UMass Boston

The English as a Second Language program at the UMass Boston facilitates and fosters the academic and social acculturation of multilingual students to their new university community. The course sequence promotes students’ development as effective communicators, writers, and critical thinkers across disciplinary, professional, and community contexts.

Our work is founded on the knowledge that cultural, linguistic, and rhetorical composing processes work together when multilingual students produce writing. In support of and those of TESOL’s organization, the ESL program is committed to racial equity, diversity, inclusiveness, multilingualism, multiculturalism, and individuals’ language rights. We believe that our students’ multilingual and multicultural repertoires are invaluable assets that promote and enrich the linguistic landscape of the institution and the sociocultural development of all our student body.

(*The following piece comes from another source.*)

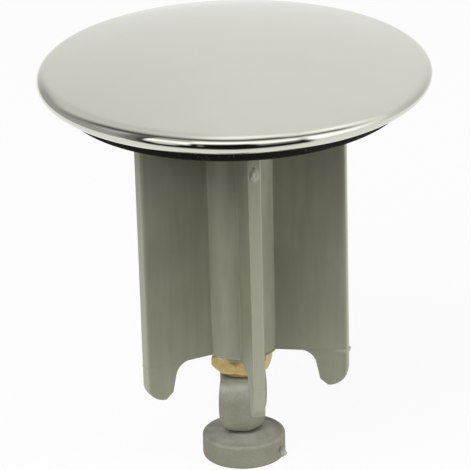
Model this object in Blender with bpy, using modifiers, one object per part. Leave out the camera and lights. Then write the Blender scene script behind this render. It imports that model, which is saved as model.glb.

English as a Second Language Courses

All the courses we offer are credit-bearing. Based upon writing placement test results, students enroll in one of the academic reading and writing courses in the sequence, and they continue in the sequence until they satisfy the freshman writing requirements.

Course Sequence Catalogue #
ESL - Speaking & Listening I 100A
ESL - Speaking & Listening II 100F
ESL - Academic Reading & Writing 100B & 100C
ESL -  Academic Reading & Writing 100D & 100E
ENGL 101E
ENGL 102E
FYS 125G, 126G, 127G

Course Descriptions

ESL 100 A - Speaking & Listening I (4 Credits)

This course focuses on developing speaking and listening skills that will help students meet the demands of their academic courses across the curriculum. Through films, documentaries, and podcasts, students participate their listening skills and collaborate in small-group work to deliver oral presentations for an academic audience.

ESL 100 F - Speaking & Listening II (4 Credits)

This course centers on developing speaking and listening proficiency to guide students to expand their repertoire of various genres of academic literacies. Students practice note-taking, listen to academic lectures, and report on first-hand research projects through oral presentations.

ESL 100 B & 100 C (8 Credits)

This course focuses on developing reading comprehension skills for college-level texts. Students are introduced to a range of texts from a variety of genres. Over the course of the semester, students develop and apply new reading strategies through guided and scaffolded class discussions and written assignments based on the texts they read. Journal writing, discussing students’ papers in class, thorough revising (grammar, style, and content), and peer reviewing are integral components of the class.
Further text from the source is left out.